Updating them is necessary because cyber threats evolve. Out-of-date software may not recognize new malware and allow it to enter your networks.
Unpatched or outdated software is also a commonly uncovered flaw among users, and may even be the root of cyber attacks experienced.
6. You’ll need it for scaling up.
As a business owner, you don’t intend to remain a start-up forever. You visualize your enterprise expanding over time.
As you scale up your business and cater to a broader audience, you will hold more data to improve your services and meet their needs.
The more data and customers, though, can mean the more hackers will target your business.
That is why Cyber Essentials includes security configuration in their checklist.
Your business should configure your networks and devices to have the most potent security settings and mechanisms possible, including stronger passwords.

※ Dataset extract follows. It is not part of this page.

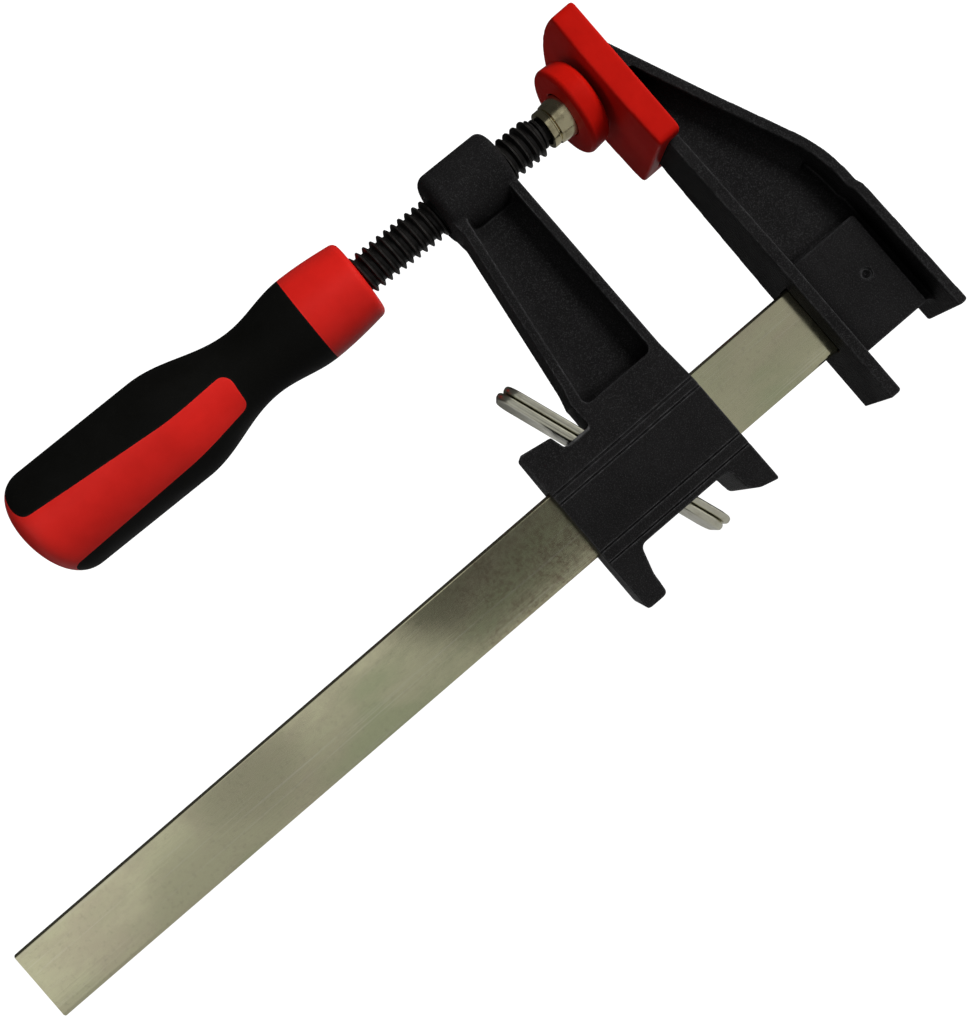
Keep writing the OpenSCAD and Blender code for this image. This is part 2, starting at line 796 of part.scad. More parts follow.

Scaling up your business is desirable and beneficial, but remember it involves bigger needs and higher expectations on your cybersecurity.
That may mean spending a larger budget or investment in cybersecurity. If you don’t, you may suffer heftier losses in your money, data, customers, and reputation.
Don’t ignore the Cyber Essentials.
Cyber Essentials provides business owners like you a compelling reason to fortify and invest in your cybersecurity.
Investing in cybersecurity is not too high a cost compared to what you can lose — your data, money, reputation, customer trust, among others — not to mention recovery.
Hence, this loss and several more detrimental results and scenarios should prompt you never to ignore the Cyber Essentials.